____ RECORDS PROVIDED

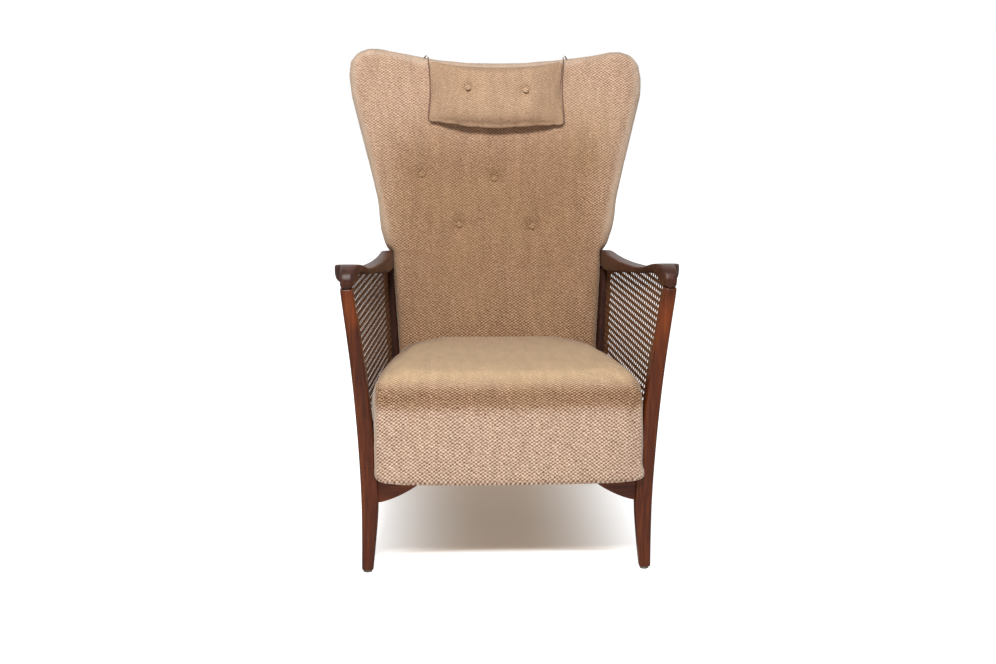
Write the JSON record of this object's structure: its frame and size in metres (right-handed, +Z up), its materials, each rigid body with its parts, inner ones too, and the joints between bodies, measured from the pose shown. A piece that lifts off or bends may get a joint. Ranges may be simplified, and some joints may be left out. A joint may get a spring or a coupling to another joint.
{
  "type": "fireside chair",
  "caption": "Fireside armchair with a fan-shaped buttoned back, sprung seat, caned sides, stained wood frame and a hanging head cushion.",
  "frame": {"origin": "on the floor, at the middle of the chair's bounding box", "axes": "+Z up, -Y towards the front of the seat, +X to the right as seen from the front"},
  "size_m": [0.726, 0.773, 1.0815],
  "materials": {
    "stained_wood": "satin dark red-brown stain",
    "plain_wood": "unfinished beech",
    "plush": "patterned beige chenille plush",
    "cane": "brown stained cane",
    "spring_steel": "bare steel wire",
    "jute": "woven jute",
    "black_cloth": "thin black cloth",
    "twisted_cord": "twisted cord",
    "glide": "matt grey"
  },
  "bodies": {
    "chair": {"arm_left": "stained_wood", "arm_right": "stained_wood", "back_bolt_1_left": "spring_steel", "back_bolt_1_right": "spring_steel", "back_bolt_2_left": "spring_steel", "back_bolt_2_right": "spring_steel", "back_bottom_rail": "plain_wood", "back_button_1": "plush", "back_button_2": "plush", "back_button_3": "plush", "back_button_4": "plush", "back_cover": "plush", "back_pad": "plush", "back_stile_left": "plain_wood", "back_stile_right": "plain_wood", "back_top_rail": "plain_wood", "back_webbing": "jute", "bottom_cover": "black_cloth", "cane_panel_left": "cane", "cane_panel_right": "cane", "front_corner_block_left": "plain_wood", "front_corner_block_right": "plain_wood", "front_glide_left": "glide", "front_glide_right": "glide", "front_leg_left": "stained_wood", "front_leg_right": "stained_wood", "front_rail": "stained_wood", "hanging_cord_left": "twisted_cord", "hanging_cord_right": "twisted_cord", "rear_corner_block_left": "plain_wood", "rear_corner_block_right": "plain_wood", "rear_glide_left": "glide", "rear_glide_right": "glide", "rear_leg_left": "stained_wood", "rear_leg_right": "stained_wood", "rear_rail": "stained_wood", "seat_pad": "plush", "seat_spring_1": "spring_steel", "seat_spring_2": "spring_steel", "seat_spring_3": "spring_steel", "seat_spring_4": "spring_steel", "seat_spring_5": "spring_steel", "seat_spring_6": "spring_steel", "seat_spring_7": "spring_steel", "seat_spring_8": "spring_steel", "seat_spring_9": "spring_steel", "seat_webbing": "jute", "side_rail_left": "stained_wood", "side_rail_right": "stained_wood", "spring_hessian": "jute"},
    "head_cushion": {"cushion_cord_left": "twisted_cord", "cushion_cord_right": "twisted_cord", "head_button_1": "plush", "head_button_2": "plush", "head_cushion": "plush"}
  },
  "joints": [
    {"name": "head_cushion_swing", "type": "hinge", "parent": "chair", "child": "head_cushion", "pos_m": [0, 0.32435, 1.06866], "axis": [-1, 0, 0], "range_deg": [0, 100]}
  ]
}
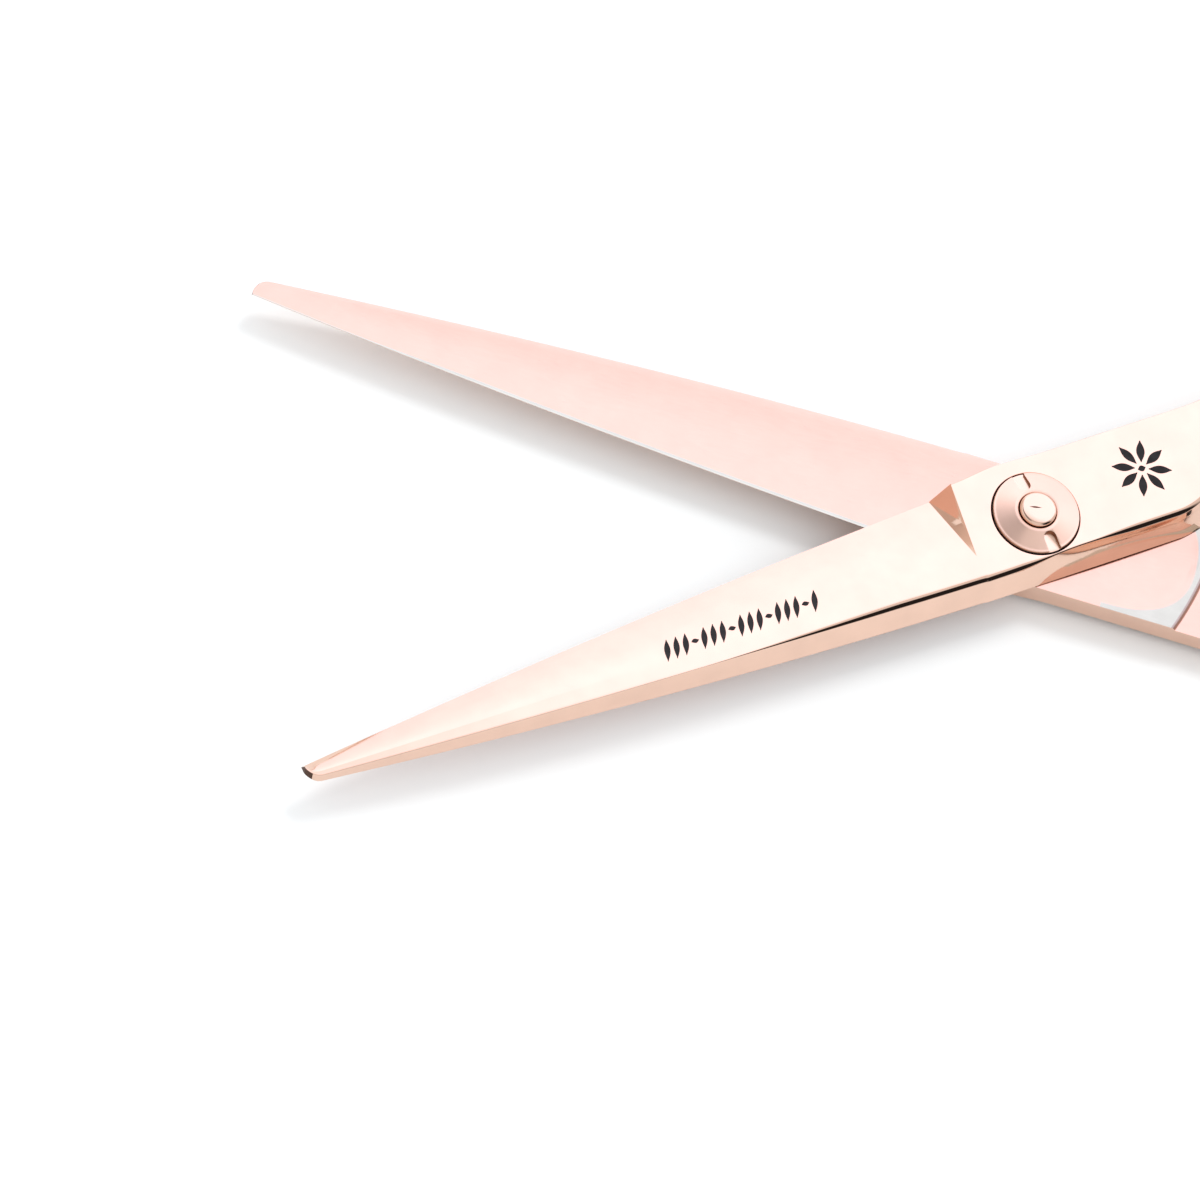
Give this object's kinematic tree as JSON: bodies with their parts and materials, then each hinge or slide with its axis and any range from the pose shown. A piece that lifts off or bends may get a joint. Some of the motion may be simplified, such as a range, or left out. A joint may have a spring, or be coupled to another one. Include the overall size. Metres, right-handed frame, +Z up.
{
  "type": "hair cutting shears",
  "caption": "Offset-handle hair cutting shears in mirror-polished rose gold steel, with a slotted tension nut, soft ring inserts, a bumper and a screwed finger rest.",
  "frame": {"origin": "on the pivot's axis, at the plain bottom face of the pivot stud's head, which is also the table plane", "axes": "+Z up, along the pivot's axis towards the tension nut; +X towards the handles, along the line that halves the opening, so the blades point to -X; +Y towards the finger half's handle"},
  "size_m": [0.159, 0.1026, 0.0075],
  "materials": {
    "rose_gold_steel": "mirror-polished steel with a rose gold coat; the ride lines and lapped flats of the inner faces are bare steel",
    "rose_gold_nut": "rose gold coat over a spun, radially brushed face",
    "bare_steel": "turned steel",
    "bush_bronze": "sintered bearing bronze",
    "slip_polymer": "low-friction polymer, matt",
    "soft_rubber": "soft silicone, satin"
  },
  "bodies": {
    "finger_half": {"upper_blade": "rose_gold_steel", "finger_handle": "rose_gold_steel", "finger_insert": "soft_rubber", "pivot_bush": "bush_bronze"},
    "thumb_half": {"lower_blade": "rose_gold_steel", "thumb_handle": "rose_gold_steel", "thumb_insert": "soft_rubber", "pivot_stud": "bare_steel", "blade_washer": "slip_polymer", "spring_washer": "bare_steel", "bumper": "soft_rubber"},
    "nut_washer": {"friction_washer": "slip_polymer"},
    "tension_nut": {"tension_nut": "rose_gold_nut"},
    "rest_washer": {"finger_rest_washer": "slip_polymer"},
    "finger_rest": {"finger_rest": "rose_gold_steel", "finger_rest_stud": "bare_steel"}
  },
  "joints": [
    {"name": "blade_pivot", "type": "hinge", "parent": "finger_half", "child": "thumb_half", "pos_m": [0, 0, 0.0035], "axis": [0, 0, 1], "range_deg": [-102.7, 37.3]},
    {"name": "nut_travel", "type": "slide", "parent": "thumb_half", "child": "nut_washer", "axis": [0, 0, 1], "range_m": [-0.000083, 0.00025], "deforming": ["spring_washer"]},
    {"name": "nut_turn", "type": "hinge", "parent": "nut_washer", "child": "tension_nut", "pos_m": [0, 0, 0.0065], "axis": [0, 0, 1], "range_deg": [-60, 180]},
    {"name": "rest_travel", "type": "slide", "parent": "finger_half", "child": "rest_washer", "axis": [0.9933, 0.1158, 0], "range_m": [0, 0.0027]},
    {"name": "rest_turn", "type": "hinge", "parent": "rest_washer", "child": "finger_rest", "pos_m": [0.07029, 0.03869, 0.0035], "axis": [0.9933, 0.1158, 0], "range_deg": [0, 2160.2]}
  ],
  "couplings": [
    {"joint": "nut_turn", "follows": "nut_travel", "rad_per_m": 12566},
    {"joint": "rest_turn", "follows": "rest_travel", "rad_per_m": 13963}
  ]
}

________

PROBLEM REQUIREMENTS
Quote all the records. Keep every word exact.

EXERCISE RESULT
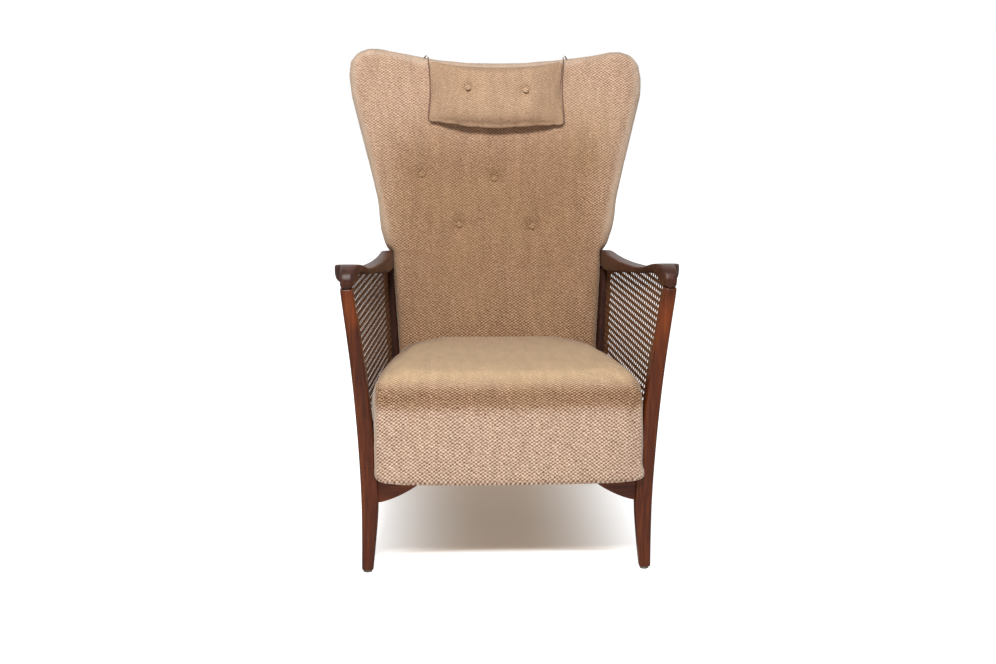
Write the JSON record of this object's structure: its frame and size in metres (right-handed, +Z up), its materials, each rigid body with its parts, inner ones too, and the joints between bodies, measured from the pose shown. A piece that lifts off or bends may get a joint. Ranges may be simplified, and some joints may be left out. A joint may get a spring or a coupling to another joint.
{
  "type": "fireside chair",
  "caption": "Fireside armchair with a fan-shaped buttoned back, sprung seat, caned sides, stained wood frame and a hanging head cushion.",
  "frame": {"origin": "on the floor, at the middle of the chair's bounding box", "axes": "+Z up, -Y towards the front of the seat, +X to the right as seen from the front"},
  "size_m": [0.726, 0.773, 1.0815],
  "materials": {
    "stained_wood": "satin dark red-brown stain",
    "plain_wood": "unfinished beech",
    "plush": "patterned beige chenille plush",
    "cane": "brown stained cane",
    "spring_steel": "bare steel wire",
    "jute": "woven jute",
    "black_cloth": "thin black cloth",
    "twisted_cord": "twisted cord",
    "glide": "matt grey"
  },
  "bodies": {
    "chair": {"arm_left": "stained_wood", "arm_right": "stained_wood", "back_bolt_1_left": "spring_steel", "back_bolt_1_right": "spring_steel", "back_bolt_2_left": "spring_steel", "back_bolt_2_right": "spring_steel", "back_bottom_rail": "plain_wood", "back_button_1": "plush", "back_button_2": "plush", "back_button_3": "plush", "back_button_4": "plush", "back_cover": "plush", "back_pad": "plush", "back_stile_left": "plain_wood", "back_stile_right": "plain_wood", "back_top_rail": "plain_wood", "back_webbing": "jute", "bottom_cover": "black_cloth", "cane_panel_left": "cane", "cane_panel_right": "cane", "front_corner_block_left": "plain_wood", "front_corner_block_right": "plain_wood", "front_glide_left": "glide", "front_glide_right": "glide", "front_leg_left": "stained_wood", "front_leg_right": "stained_wood", "front_rail": "stained_wood", "hanging_cord_left": "twisted_cord", "hanging_cord_right": "twisted_cord", "rear_corner_block_left": "plain_wood", "rear_corner_block_right": "plain_wood", "rear_glide_left": "glide", "rear_glide_right": "glide", "rear_leg_left": "stained_wood", "rear_leg_right": "stained_wood", "rear_rail": "stained_wood", "seat_pad": "plush", "seat_spring_1": "spring_steel", "seat_spring_2": "spring_steel", "seat_spring_3": "spring_steel", "seat_spring_4": "spring_steel", "seat_spring_5": "spring_steel", "seat_spring_6": "spring_steel", "seat_spring_7": "spring_steel", "seat_spring_8": "spring_steel", "seat_spring_9": "spring_steel", "seat_webbing": "jute", "side_rail_left": "stained_wood", "side_rail_right": "stained_wood", "spring_hessian": "jute"},
    "head_cushion": {"cushion_cord_left": "twisted_cord", "cushion_cord_right": "twisted_cord", "head_button_1": "plush", "head_button_2": "plush", "head_cushion": "plush"}
  },
  "joints": [
    {"name": "head_cushion_swing", "type": "hinge", "parent": "chair", "child": "head_cushion", "pos_m": [0, 0.32435, 1.06866], "axis": [-1, 0, 0], "range_deg": [0, 100]}
  ]
}
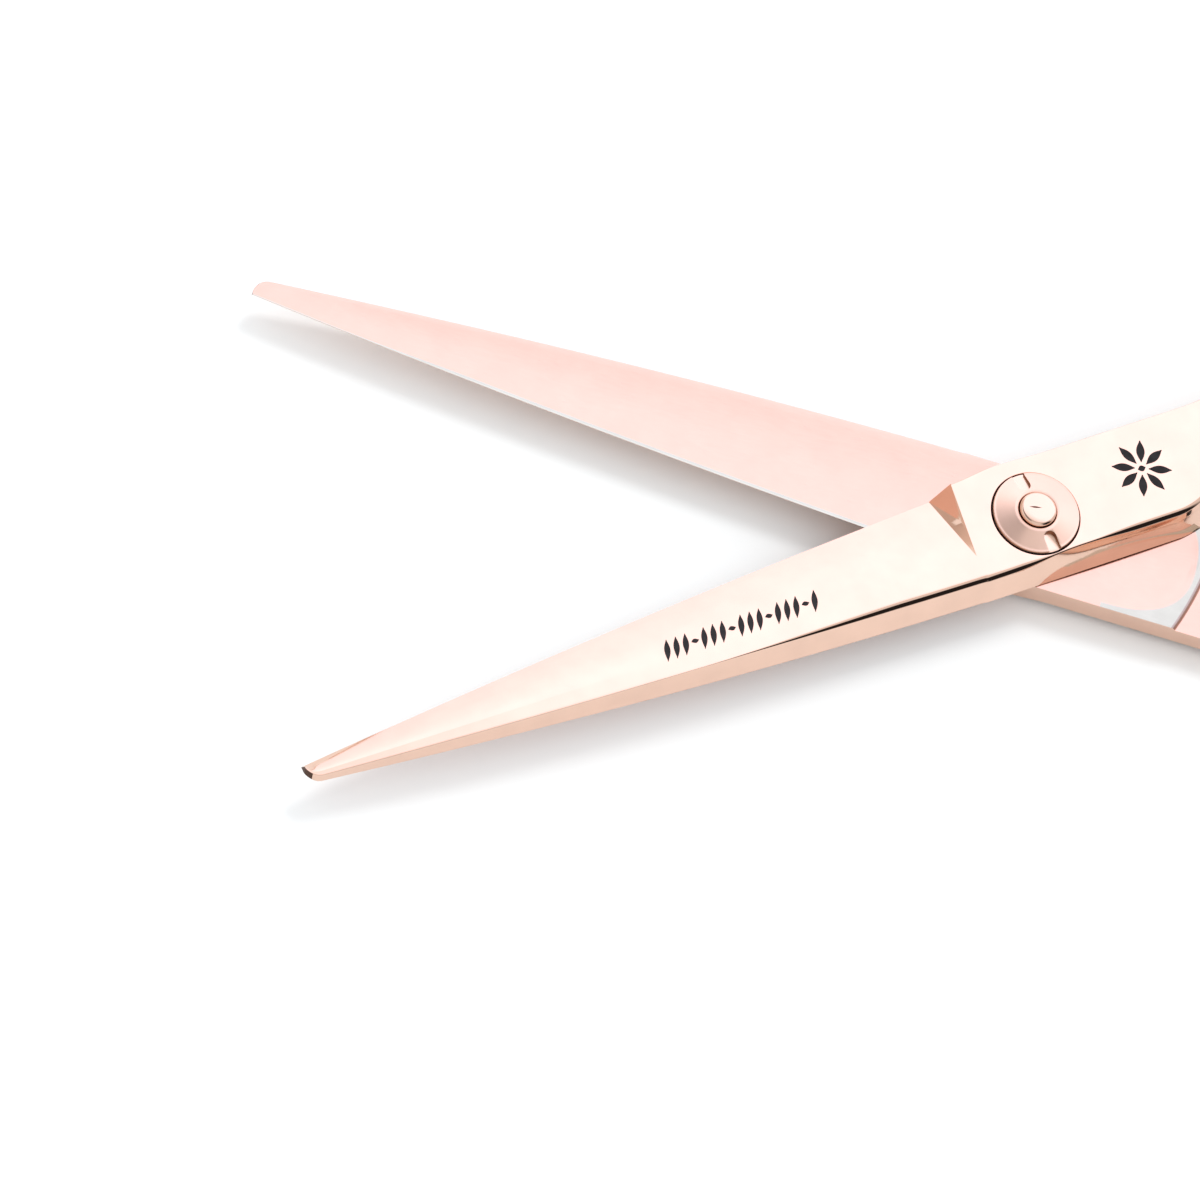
Give this object's kinematic tree as JSON: bodies with their parts and materials, then each hinge or slide with its axis and any range from the pose shown. A piece that lifts off or bends may get a joint. Some of the motion may be simplified, such as a range, or left out. A joint may have a spring, or be coupled to another one. Include the overall size. Metres, right-handed frame, +Z up.
{
  "type": "hair cutting shears",
  "caption": "Offset-handle hair cutting shears in mirror-polished rose gold steel, with a slotted tension nut, soft ring inserts, a bumper and a screwed finger rest.",
  "frame": {"origin": "on the pivot's axis, at the plain bottom face of the pivot stud's head, which is also the table plane", "axes": "+Z up, along the pivot's axis towards the tension nut; +X towards the handles, along the line that halves the opening, so the blades point to -X; +Y towards the finger half's handle"},
  "size_m": [0.159, 0.1026, 0.0075],
  "materials": {
    "rose_gold_steel": "mirror-polished steel with a rose gold coat; the ride lines and lapped flats of the inner faces are bare steel",
    "rose_gold_nut": "rose gold coat over a spun, radially brushed face",
    "bare_steel": "turned steel",
    "bush_bronze": "sintered bearing bronze",
    "slip_polymer": "low-friction polymer, matt",
    "soft_rubber": "soft silicone, satin"
  },
  "bodies": {
    "finger_half": {"upper_blade": "rose_gold_steel", "finger_handle": "rose_gold_steel", "finger_insert": "soft_rubber", "pivot_bush": "bush_bronze"},
    "thumb_half": {"lower_blade": "rose_gold_steel", "thumb_handle": "rose_gold_steel", "thumb_insert": "soft_rubber", "pivot_stud": "bare_steel", "blade_washer": "slip_polymer", "spring_washer": "bare_steel", "bumper": "soft_rubber"},
    "nut_washer": {"friction_washer": "slip_polymer"},
    "tension_nut": {"tension_nut": "rose_gold_nut"},
    "rest_washer": {"finger_rest_washer": "slip_polymer"},
    "finger_rest": {"finger_rest": "rose_gold_steel", "finger_rest_stud": "bare_steel"}
  },
  "joints": [
    {"name": "blade_pivot", "type": "hinge", "parent": "finger_half", "child": "thumb_half", "pos_m": [0, 0, 0.0035], "axis": [0, 0, 1], "range_deg": [-102.7, 37.3]},
    {"name": "nut_travel", "type": "slide", "parent": "thumb_half", "child": "nut_washer", "axis": [0, 0, 1], "range_m": [-0.000083, 0.00025], "deforming": ["spring_washer"]},
    {"name": "nut_turn", "type": "hinge", "parent": "nut_washer", "child": "tension_nut", "pos_m": [0, 0, 0.0065], "axis": [0, 0, 1], "range_deg": [-60, 180]},
    {"name": "rest_travel", "type": "slide", "parent": "finger_half", "child": "rest_washer", "axis": [0.9933, 0.1158, 0], "range_m": [0, 0.0027]},
    {"name": "rest_turn", "type": "hinge", "parent": "rest_washer", "child": "finger_rest", "pos_m": [0.07029, 0.03869, 0.0035], "axis": [0.9933, 0.1158, 0], "range_deg": [0, 2160.2]}
  ],
  "couplings": [
    {"joint": "nut_turn", "follows": "nut_travel", "rad_per_m": 12566},
    {"joint": "rest_turn", "follows": "rest_travel", "rad_per_m": 13963}
  ]
}